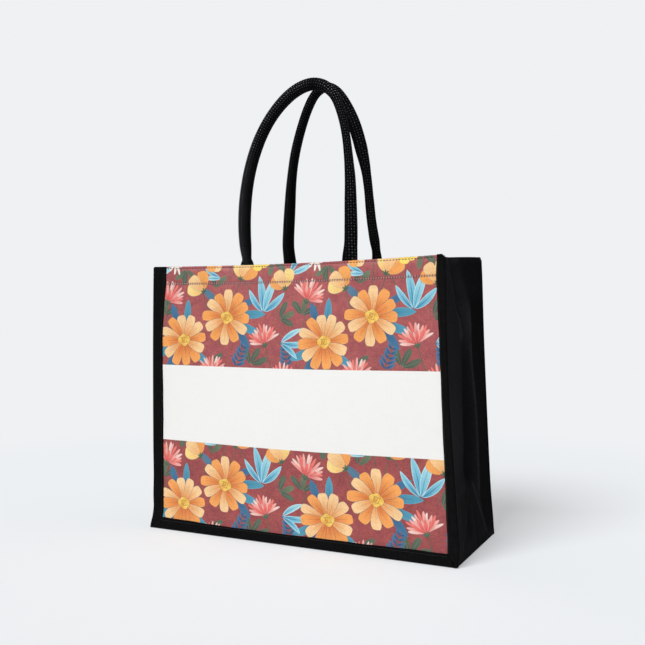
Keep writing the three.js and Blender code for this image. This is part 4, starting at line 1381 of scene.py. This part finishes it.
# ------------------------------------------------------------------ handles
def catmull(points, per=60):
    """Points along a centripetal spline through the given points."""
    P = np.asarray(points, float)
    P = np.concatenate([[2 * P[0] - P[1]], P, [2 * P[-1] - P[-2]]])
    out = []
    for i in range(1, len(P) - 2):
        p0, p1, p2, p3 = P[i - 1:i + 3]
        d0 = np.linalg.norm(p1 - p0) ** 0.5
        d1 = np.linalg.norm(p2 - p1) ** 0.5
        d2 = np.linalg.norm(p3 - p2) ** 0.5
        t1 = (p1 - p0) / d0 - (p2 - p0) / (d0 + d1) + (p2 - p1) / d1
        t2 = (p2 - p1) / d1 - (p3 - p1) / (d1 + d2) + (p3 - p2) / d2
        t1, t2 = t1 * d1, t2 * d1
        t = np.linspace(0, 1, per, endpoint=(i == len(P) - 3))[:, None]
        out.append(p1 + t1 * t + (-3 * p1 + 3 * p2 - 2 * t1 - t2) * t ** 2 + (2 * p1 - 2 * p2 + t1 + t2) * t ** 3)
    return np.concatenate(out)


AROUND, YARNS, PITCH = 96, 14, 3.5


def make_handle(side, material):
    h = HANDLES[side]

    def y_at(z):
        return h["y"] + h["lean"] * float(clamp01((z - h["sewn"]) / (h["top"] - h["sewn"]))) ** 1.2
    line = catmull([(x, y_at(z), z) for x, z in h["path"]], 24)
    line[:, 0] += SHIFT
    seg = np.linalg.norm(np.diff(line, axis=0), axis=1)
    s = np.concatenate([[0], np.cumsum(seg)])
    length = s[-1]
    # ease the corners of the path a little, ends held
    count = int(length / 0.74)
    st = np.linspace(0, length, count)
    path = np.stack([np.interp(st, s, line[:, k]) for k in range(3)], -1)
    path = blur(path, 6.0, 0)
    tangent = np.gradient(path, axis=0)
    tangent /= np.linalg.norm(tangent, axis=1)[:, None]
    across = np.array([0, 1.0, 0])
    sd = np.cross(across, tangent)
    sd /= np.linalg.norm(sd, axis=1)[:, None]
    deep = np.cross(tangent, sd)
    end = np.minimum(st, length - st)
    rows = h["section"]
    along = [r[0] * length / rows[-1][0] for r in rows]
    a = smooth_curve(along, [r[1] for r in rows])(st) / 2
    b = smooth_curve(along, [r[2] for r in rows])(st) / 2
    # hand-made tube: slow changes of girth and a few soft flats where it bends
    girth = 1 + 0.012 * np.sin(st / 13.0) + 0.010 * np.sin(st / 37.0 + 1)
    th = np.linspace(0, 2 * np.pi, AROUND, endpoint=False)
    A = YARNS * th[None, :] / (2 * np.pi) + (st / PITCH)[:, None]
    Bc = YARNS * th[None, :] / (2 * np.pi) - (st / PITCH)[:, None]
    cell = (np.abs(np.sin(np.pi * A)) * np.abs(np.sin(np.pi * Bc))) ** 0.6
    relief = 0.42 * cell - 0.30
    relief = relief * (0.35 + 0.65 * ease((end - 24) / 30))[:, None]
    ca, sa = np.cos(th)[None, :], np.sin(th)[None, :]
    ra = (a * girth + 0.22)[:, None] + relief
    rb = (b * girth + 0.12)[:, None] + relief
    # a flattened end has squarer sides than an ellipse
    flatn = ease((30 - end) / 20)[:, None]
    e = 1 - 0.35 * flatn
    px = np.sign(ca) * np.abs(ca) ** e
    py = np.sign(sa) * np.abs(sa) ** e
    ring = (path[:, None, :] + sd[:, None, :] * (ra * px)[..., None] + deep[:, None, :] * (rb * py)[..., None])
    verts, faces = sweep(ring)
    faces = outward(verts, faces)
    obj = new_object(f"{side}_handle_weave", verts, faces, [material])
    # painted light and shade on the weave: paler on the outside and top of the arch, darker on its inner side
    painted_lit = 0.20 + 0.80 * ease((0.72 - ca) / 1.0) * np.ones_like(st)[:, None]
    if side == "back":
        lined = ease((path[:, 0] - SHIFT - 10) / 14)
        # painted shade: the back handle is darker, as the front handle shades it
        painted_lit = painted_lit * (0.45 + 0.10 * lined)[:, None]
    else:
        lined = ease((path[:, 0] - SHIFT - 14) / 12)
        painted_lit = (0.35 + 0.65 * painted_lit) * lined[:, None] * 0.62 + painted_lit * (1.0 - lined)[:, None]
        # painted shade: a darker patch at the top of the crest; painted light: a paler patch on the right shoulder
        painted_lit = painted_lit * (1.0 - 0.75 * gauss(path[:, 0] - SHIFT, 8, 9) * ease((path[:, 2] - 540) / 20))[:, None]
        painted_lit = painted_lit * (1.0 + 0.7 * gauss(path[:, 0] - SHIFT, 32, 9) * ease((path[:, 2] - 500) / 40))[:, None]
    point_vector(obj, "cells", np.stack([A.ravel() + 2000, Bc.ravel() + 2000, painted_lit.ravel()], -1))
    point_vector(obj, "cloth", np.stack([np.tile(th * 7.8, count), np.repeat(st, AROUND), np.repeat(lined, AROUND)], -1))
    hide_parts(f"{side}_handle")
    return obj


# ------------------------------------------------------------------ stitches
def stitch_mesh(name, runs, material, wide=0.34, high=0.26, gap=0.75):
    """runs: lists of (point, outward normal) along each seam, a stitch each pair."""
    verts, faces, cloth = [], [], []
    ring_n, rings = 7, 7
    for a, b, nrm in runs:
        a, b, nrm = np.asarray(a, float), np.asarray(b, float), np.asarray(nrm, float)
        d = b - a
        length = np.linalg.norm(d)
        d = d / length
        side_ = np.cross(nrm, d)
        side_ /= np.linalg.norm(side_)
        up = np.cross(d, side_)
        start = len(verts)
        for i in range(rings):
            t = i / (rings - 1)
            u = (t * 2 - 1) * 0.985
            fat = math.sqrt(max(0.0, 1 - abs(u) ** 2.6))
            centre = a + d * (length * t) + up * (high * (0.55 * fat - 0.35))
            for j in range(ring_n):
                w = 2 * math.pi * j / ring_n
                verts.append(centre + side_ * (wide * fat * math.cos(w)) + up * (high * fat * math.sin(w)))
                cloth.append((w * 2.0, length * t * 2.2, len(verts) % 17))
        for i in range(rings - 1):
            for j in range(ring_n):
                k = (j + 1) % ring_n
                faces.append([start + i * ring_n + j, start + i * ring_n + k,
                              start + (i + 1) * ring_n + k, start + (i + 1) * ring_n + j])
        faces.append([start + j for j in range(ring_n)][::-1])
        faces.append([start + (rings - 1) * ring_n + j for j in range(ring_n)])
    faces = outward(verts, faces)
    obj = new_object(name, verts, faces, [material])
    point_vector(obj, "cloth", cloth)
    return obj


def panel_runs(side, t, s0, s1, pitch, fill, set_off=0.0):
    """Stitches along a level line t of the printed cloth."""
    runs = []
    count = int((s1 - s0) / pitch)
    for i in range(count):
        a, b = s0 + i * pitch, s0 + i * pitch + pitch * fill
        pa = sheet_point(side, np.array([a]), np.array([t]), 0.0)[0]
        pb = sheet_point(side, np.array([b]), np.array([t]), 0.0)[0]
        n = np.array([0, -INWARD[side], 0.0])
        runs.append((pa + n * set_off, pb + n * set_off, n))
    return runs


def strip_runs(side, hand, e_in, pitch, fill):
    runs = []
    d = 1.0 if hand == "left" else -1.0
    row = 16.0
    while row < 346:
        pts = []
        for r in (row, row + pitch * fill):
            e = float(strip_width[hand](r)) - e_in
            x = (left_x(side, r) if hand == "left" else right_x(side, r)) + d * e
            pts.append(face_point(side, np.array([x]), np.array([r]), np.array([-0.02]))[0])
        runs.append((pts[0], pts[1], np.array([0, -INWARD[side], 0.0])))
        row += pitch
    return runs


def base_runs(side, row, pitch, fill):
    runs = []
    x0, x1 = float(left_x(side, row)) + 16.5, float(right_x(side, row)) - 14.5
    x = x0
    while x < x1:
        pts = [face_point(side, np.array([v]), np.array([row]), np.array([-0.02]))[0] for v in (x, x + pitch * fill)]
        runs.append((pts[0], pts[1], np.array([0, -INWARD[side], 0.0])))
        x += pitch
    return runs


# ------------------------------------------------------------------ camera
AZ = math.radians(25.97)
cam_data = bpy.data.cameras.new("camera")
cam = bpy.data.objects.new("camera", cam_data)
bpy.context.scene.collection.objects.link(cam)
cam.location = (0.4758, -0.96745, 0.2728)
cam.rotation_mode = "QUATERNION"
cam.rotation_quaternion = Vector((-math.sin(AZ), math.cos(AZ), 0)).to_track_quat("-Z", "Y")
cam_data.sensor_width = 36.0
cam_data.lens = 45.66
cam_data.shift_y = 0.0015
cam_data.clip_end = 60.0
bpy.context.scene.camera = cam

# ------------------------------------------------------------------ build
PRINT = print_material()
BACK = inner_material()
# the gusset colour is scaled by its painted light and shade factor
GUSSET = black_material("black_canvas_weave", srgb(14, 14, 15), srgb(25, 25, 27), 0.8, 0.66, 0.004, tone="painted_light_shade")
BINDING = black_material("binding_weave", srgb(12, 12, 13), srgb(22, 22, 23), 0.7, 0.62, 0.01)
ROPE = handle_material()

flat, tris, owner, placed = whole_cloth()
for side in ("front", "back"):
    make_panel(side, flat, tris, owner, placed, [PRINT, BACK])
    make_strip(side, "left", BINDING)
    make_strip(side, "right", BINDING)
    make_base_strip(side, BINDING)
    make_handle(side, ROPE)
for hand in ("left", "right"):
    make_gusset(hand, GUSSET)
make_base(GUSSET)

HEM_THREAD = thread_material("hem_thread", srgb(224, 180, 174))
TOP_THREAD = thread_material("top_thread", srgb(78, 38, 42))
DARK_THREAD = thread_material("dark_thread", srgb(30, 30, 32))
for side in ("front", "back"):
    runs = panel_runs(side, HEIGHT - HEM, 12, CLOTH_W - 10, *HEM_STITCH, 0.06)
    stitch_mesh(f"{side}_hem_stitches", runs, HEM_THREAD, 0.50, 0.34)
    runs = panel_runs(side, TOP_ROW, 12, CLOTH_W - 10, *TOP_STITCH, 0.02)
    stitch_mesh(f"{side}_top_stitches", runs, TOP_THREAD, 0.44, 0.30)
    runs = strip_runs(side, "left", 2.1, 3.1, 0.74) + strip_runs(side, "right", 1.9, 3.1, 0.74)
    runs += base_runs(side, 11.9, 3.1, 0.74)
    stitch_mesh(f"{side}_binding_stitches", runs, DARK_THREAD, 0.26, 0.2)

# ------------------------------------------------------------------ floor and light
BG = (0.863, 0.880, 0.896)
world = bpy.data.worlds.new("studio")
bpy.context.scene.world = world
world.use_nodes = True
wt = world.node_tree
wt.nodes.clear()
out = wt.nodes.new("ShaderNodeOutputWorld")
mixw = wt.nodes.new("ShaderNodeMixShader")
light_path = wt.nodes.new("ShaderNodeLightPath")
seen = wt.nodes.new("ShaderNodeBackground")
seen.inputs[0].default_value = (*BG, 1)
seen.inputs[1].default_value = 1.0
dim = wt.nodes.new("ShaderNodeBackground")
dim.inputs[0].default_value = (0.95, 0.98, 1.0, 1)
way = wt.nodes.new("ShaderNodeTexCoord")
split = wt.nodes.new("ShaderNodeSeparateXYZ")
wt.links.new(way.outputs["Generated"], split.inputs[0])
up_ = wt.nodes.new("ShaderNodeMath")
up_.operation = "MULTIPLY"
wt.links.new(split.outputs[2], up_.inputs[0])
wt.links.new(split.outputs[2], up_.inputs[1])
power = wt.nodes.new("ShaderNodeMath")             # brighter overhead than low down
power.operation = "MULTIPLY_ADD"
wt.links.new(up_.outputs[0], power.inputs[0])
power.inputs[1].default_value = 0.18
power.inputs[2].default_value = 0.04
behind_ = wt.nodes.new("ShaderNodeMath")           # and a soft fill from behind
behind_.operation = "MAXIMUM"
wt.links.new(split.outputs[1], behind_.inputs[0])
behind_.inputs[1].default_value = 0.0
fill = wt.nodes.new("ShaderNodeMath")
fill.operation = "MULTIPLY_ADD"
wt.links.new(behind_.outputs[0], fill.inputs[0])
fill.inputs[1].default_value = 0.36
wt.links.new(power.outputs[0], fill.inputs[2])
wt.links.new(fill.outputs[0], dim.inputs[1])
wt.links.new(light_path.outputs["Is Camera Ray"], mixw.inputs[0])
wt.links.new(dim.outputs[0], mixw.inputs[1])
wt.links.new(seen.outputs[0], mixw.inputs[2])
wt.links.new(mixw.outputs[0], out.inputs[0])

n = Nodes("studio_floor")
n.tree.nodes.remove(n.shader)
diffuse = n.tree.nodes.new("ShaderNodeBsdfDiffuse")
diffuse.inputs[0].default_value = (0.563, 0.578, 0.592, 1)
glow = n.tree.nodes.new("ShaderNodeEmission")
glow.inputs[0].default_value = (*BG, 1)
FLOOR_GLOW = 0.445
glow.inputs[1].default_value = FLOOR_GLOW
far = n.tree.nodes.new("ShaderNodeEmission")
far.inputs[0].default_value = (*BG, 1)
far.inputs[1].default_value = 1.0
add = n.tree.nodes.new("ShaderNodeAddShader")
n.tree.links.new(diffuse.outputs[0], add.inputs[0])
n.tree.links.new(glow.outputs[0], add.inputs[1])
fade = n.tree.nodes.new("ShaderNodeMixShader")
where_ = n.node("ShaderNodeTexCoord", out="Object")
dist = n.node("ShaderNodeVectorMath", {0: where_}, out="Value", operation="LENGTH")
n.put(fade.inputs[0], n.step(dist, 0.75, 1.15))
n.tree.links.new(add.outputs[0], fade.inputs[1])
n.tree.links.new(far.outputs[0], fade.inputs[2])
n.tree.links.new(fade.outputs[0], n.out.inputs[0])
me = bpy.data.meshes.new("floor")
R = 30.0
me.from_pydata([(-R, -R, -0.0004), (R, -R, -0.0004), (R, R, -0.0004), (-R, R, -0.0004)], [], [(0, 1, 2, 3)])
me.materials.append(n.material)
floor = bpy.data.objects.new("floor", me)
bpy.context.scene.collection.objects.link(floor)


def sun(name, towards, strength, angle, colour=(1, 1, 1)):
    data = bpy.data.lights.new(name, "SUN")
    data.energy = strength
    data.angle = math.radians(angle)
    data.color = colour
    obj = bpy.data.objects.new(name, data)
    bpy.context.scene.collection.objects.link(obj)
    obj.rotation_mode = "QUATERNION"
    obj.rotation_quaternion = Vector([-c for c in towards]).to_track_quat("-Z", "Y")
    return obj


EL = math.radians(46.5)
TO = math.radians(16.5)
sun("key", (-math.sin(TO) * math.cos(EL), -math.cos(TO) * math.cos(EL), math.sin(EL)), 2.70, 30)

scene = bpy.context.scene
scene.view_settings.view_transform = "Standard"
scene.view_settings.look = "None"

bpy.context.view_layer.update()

...

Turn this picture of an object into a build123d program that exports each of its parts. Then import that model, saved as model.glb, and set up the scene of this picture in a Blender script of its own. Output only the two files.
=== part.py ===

Given request:
Starting at the line that contains "Keep writing the", set down every line up to and including the line that contains "h = HANDLES[side]", exactly as given, and no other line.

Problem solution:
Keep writing the three.js and Blender code for this image. This is part 4, starting at line 1381 of scene.py. This part finishes it.
# ------------------------------------------------------------------ handles
def catmull(points, per=60):
    """Points along a centripetal spline through the given points."""
    P = np.asarray(points, float)
    P = np.concatenate([[2 * P[0] - P[1]], P, [2 * P[-1] - P[-2]]])
    out = []
    for i in range(1, len(P) - 2):
        p0, p1, p2, p3 = P[i - 1:i + 3]
        d0 = np.linalg.norm(p1 - p0) ** 0.5
        d1 = np.linalg.norm(p2 - p1) ** 0.5
        d2 = np.linalg.norm(p3 - p2) ** 0.5
        t1 = (p1 - p0) / d0 - (p2 - p0) / (d0 + d1) + (p2 - p1) / d1
        t2 = (p2 - p1) / d1 - (p3 - p1) / (d1 + d2) + (p3 - p2) / d2
        t1, t2 = t1 * d1, t2 * d1
        t = np.linspace(0, 1, per, endpoint=(i == len(P) - 3))[:, None]
        out.append(p1 + t1 * t + (-3 * p1 + 3 * p2 - 2 * t1 - t2) * t ** 2 + (2 * p1 - 2 * p2 + t1 + t2) * t ** 3)
    return np.concatenate(out)


AROUND, YARNS, PITCH = 96, 14, 3.5


def make_handle(side, material):
    h = HANDLES[side]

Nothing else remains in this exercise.